§ Task to carry out: Write out exactly the lines that run from the line containing "write every piece" through the line containing "obj.parent = empty"; both end lines belong to the answer.

§ Supplied material:
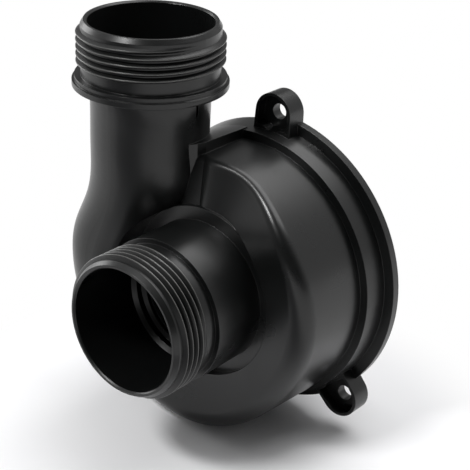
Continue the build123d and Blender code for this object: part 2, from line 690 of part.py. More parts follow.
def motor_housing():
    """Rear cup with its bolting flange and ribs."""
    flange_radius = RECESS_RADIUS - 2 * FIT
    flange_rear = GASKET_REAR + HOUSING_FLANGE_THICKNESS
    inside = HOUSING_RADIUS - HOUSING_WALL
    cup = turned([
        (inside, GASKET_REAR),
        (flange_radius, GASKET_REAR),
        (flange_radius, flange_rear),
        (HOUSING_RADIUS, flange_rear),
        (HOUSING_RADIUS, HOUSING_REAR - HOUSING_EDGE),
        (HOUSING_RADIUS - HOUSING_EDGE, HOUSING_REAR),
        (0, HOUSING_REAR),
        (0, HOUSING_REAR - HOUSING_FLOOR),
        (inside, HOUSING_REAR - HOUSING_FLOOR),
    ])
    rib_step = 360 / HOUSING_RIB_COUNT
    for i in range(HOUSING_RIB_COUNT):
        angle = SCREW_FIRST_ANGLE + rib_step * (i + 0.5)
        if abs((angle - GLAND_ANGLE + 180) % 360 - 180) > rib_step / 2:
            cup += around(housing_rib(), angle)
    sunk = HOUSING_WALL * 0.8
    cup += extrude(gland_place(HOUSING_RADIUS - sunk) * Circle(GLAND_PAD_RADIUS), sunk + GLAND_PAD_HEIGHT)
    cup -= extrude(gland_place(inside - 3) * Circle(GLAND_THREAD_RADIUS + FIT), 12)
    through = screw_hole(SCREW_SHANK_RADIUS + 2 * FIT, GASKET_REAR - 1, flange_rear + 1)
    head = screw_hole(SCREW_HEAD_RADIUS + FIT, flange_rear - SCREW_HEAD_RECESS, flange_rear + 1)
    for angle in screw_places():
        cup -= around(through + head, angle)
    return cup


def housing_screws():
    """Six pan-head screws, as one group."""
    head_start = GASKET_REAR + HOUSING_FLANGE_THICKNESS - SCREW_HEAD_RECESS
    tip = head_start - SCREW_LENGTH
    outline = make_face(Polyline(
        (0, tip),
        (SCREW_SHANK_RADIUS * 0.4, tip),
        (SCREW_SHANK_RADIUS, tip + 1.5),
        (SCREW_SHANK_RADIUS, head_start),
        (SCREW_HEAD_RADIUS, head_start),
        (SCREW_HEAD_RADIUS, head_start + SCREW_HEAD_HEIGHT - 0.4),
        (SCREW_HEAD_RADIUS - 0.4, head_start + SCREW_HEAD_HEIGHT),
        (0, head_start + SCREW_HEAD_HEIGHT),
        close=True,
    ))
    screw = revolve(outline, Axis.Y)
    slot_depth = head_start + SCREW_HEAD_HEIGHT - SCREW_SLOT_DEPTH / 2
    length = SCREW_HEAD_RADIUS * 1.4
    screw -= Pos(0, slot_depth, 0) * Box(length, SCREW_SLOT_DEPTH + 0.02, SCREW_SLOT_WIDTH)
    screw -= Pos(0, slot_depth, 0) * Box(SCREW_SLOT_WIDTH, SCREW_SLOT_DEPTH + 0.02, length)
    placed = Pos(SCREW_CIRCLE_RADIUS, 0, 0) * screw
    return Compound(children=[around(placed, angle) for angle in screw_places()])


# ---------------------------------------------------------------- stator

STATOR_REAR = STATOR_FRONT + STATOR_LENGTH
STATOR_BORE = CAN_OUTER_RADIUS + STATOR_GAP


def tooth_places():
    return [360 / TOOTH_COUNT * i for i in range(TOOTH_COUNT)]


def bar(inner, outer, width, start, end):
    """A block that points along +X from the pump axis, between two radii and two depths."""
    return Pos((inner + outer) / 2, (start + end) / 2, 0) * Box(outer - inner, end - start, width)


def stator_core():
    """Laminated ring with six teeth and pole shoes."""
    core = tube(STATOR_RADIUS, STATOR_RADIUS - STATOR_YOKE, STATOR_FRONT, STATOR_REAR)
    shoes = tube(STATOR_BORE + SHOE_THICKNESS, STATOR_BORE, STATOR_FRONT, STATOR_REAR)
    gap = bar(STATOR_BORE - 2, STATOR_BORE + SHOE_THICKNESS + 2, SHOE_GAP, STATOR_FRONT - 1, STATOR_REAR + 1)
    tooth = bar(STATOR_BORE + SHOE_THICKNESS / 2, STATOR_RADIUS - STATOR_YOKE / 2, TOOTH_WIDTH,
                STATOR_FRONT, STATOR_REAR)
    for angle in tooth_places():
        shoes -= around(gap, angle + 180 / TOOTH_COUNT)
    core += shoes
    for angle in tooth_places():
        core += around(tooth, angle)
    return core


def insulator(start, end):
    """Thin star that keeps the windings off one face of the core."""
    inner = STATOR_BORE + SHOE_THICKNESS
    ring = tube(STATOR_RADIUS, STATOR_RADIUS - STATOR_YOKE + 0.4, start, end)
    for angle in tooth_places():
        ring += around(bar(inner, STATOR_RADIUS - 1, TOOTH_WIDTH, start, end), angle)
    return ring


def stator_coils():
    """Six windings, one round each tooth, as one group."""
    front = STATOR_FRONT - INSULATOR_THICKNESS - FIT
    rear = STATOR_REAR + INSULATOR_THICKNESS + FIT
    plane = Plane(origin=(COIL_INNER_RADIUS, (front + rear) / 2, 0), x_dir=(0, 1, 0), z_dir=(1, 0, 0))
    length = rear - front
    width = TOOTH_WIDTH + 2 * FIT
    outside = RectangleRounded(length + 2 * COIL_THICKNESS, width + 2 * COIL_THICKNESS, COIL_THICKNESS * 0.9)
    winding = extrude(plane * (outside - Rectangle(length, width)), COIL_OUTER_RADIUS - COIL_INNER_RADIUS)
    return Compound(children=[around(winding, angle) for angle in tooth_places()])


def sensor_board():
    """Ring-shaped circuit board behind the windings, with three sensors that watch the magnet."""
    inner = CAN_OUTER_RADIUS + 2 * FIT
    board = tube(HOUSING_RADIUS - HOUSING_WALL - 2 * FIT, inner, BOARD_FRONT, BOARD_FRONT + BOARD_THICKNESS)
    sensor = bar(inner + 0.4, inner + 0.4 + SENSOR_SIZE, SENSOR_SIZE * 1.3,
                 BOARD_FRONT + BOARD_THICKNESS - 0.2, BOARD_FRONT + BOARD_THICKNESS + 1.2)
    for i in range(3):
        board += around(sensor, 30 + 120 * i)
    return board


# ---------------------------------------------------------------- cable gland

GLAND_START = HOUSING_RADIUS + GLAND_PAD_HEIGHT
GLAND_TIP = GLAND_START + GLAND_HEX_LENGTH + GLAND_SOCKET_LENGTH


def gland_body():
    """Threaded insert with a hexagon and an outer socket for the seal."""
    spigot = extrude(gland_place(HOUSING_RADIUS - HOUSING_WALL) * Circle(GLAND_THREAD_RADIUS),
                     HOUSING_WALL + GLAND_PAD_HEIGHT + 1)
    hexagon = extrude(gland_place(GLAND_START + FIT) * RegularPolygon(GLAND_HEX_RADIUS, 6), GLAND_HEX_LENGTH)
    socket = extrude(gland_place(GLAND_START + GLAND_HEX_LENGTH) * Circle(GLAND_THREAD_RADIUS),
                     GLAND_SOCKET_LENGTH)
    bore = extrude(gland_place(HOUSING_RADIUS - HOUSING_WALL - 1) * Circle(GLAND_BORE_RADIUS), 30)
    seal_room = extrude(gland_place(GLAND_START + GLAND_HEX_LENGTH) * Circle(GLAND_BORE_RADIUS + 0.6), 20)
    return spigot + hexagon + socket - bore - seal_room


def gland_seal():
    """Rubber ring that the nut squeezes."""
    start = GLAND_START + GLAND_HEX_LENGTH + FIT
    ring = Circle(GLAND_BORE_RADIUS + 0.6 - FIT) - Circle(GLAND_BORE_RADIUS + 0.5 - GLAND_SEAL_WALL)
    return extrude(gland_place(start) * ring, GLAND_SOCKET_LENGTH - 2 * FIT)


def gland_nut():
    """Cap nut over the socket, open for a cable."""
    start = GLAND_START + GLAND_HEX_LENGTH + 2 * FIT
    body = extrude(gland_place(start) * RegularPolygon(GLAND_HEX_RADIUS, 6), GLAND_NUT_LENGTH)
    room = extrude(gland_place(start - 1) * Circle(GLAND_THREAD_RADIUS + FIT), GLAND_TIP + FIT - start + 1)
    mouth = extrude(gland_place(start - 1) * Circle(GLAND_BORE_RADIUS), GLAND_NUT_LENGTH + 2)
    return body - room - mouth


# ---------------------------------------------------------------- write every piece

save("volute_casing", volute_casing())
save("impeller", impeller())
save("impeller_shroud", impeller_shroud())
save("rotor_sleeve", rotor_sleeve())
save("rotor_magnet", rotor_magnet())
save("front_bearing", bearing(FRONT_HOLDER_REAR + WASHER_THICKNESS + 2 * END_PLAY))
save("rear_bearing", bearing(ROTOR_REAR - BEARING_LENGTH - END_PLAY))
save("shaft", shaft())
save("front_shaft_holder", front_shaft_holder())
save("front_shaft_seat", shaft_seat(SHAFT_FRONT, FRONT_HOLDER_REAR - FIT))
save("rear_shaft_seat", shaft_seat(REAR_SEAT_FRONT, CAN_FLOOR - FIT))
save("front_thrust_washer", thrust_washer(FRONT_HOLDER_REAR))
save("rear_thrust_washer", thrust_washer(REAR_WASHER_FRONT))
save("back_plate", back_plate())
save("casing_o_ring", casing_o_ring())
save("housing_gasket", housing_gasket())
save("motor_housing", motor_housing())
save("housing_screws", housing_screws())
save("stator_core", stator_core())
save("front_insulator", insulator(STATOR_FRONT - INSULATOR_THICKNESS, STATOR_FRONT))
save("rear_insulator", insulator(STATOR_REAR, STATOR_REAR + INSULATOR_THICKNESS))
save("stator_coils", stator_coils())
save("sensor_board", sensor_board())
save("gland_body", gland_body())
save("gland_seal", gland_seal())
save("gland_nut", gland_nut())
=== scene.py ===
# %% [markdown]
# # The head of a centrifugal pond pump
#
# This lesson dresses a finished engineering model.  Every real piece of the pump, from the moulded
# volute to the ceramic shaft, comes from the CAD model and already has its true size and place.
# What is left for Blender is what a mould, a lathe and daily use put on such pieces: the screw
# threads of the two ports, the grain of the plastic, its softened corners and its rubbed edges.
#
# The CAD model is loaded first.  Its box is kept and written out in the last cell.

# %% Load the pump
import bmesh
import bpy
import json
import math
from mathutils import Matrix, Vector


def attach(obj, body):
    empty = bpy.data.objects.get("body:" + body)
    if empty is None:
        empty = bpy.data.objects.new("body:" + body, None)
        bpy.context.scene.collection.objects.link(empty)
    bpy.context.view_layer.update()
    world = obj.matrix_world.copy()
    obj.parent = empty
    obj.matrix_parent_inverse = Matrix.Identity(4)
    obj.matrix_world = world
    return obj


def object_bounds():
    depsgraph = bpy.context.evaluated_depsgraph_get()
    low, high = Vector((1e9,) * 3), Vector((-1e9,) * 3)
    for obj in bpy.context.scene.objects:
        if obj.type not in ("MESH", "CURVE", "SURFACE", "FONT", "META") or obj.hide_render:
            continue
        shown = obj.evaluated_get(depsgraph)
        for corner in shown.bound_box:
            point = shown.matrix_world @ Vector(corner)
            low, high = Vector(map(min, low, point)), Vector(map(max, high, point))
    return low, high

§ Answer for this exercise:
# ---------------------------------------------------------------- write every piece

save("volute_casing", volute_casing())
save("impeller", impeller())
save("impeller_shroud", impeller_shroud())
save("rotor_sleeve", rotor_sleeve())
save("rotor_magnet", rotor_magnet())
save("front_bearing", bearing(FRONT_HOLDER_REAR + WASHER_THICKNESS + 2 * END_PLAY))
save("rear_bearing", bearing(ROTOR_REAR - BEARING_LENGTH - END_PLAY))
save("shaft", shaft())
save("front_shaft_holder", front_shaft_holder())
save("front_shaft_seat", shaft_seat(SHAFT_FRONT, FRONT_HOLDER_REAR - FIT))
save("rear_shaft_seat", shaft_seat(REAR_SEAT_FRONT, CAN_FLOOR - FIT))
save("front_thrust_washer", thrust_washer(FRONT_HOLDER_REAR))
save("rear_thrust_washer", thrust_washer(REAR_WASHER_FRONT))
save("back_plate", back_plate())
save("casing_o_ring", casing_o_ring())
save("housing_gasket", housing_gasket())
save("motor_housing", motor_housing())
save("housing_screws", housing_screws())
save("stator_core", stator_core())
save("front_insulator", insulator(STATOR_FRONT - INSULATOR_THICKNESS, STATOR_FRONT))
save("rear_insulator", insulator(STATOR_REAR, STATOR_REAR + INSULATOR_THICKNESS))
save("stator_coils", stator_coils())
save("sensor_board", sensor_board())
save("gland_body", gland_body())
save("gland_seal", gland_seal())
save("gland_nut", gland_nut())
=== scene.py ===
# %% [markdown]
# # The head of a centrifugal pond pump
#
# This lesson dresses a finished engineering model.  Every real piece of the pump, from the moulded
# volute to the ceramic shaft, comes from the CAD model and already has its true size and place.
# What is left for Blender is what a mould, a lathe and daily use put on such pieces: the screw
# threads of the two ports, the grain of the plastic, its softened corners and its rubbed edges.
#
# The CAD model is loaded first.  Its box is kept and written out in the last cell.

# %% Load the pump
import bmesh
import bpy
import json
import math
from mathutils import Matrix, Vector


def attach(obj, body):
    empty = bpy.data.objects.get("body:" + body)
    if empty is None:
        empty = bpy.data.objects.new("body:" + body, None)
        bpy.context.scene.collection.objects.link(empty)
    bpy.context.view_layer.update()
    world = obj.matrix_world.copy()
    obj.parent = empty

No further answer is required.